Italy's largest banking group, Intesa Sanpaolo, is integrating Ripple's custody technology to power its digital asset services, a move that signals deepening ties between traditional European financial institutions and crypto infrastructure providers. The partnership, announced April 28, 2026, allows the bank to leverage Ripple's platform for the storage and management of digital assets on behalf of its institutional clients.
"The key to scaling bank-fintech partnerships is shared ownership of a specific customer problem, not just tech integration," Anil Jaiswal, an executive at U.S. Bank, noted in a recent Forbes analysis on such collaborations. This partnership appears focused on solving the institutional demand for secure digital asset custody, a foundational layer for broader adoption.

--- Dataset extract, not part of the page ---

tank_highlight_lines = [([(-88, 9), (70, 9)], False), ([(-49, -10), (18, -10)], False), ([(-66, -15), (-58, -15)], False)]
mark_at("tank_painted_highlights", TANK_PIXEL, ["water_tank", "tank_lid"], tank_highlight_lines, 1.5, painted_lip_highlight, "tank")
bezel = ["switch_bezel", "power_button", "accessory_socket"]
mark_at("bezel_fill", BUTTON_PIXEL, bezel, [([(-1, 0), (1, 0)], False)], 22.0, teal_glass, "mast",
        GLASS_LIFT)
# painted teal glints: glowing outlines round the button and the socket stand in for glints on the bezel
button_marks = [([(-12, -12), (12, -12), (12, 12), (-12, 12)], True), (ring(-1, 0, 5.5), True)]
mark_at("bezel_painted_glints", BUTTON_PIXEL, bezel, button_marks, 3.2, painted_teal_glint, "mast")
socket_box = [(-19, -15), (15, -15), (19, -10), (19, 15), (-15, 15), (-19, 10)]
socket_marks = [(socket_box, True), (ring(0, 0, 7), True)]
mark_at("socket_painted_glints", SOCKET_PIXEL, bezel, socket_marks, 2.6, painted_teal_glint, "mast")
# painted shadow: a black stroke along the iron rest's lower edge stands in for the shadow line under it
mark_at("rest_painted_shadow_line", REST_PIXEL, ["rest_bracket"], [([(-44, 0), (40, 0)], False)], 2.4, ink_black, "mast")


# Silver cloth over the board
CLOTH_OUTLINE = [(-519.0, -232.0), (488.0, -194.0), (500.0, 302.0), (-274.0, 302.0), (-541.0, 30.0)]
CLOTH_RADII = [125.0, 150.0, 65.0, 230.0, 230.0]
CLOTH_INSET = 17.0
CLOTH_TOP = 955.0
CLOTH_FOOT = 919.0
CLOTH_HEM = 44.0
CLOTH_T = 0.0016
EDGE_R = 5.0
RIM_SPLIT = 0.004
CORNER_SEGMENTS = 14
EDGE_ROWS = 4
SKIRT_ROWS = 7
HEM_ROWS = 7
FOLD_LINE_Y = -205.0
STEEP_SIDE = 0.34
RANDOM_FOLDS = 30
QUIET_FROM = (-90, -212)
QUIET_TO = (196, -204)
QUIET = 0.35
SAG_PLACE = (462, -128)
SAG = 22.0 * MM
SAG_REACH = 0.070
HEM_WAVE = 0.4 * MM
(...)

The integration makes Intesa Sanpaolo one of the first major Italian banks to build out a formal digital asset custody service using a third-party crypto-native provider. The bank joins a growing list of tier-one financial firms live on Ripple Custody, including Spain's BBVA, Singapore's DBS Bank, and Germany's DZ Bank, according to a recent custody expansion announcement by Ripple on April 23. That expansion also included new partnerships with the Swiss-based Securosys and Figment.
This move by Intesa, a Global Systemically Important Bank (G-SIB), is a significant step, but it's crucial to distinguish what it entails. Currently, most banks using Ripple's network leverage its payment rails for cross-border settlement using stablecoins or fiat currencies, not the XRP token itself. The direct use of XRP as a bridge asset by a major bank for large-scale settlement remains the ecosystem's elusive "killer app." Should a bank like Intesa Sanpaolo eventually move from custody to settlement with XRP, it would create a direct demand driver for the token, converting every transaction into XRP to move across the ledger before converting back to the destination currency. For now, the focus remains on building the foundational custody infrastructure required for institutions to enter the market securely.
This article is for informational purposes only and does not constitute investment advice.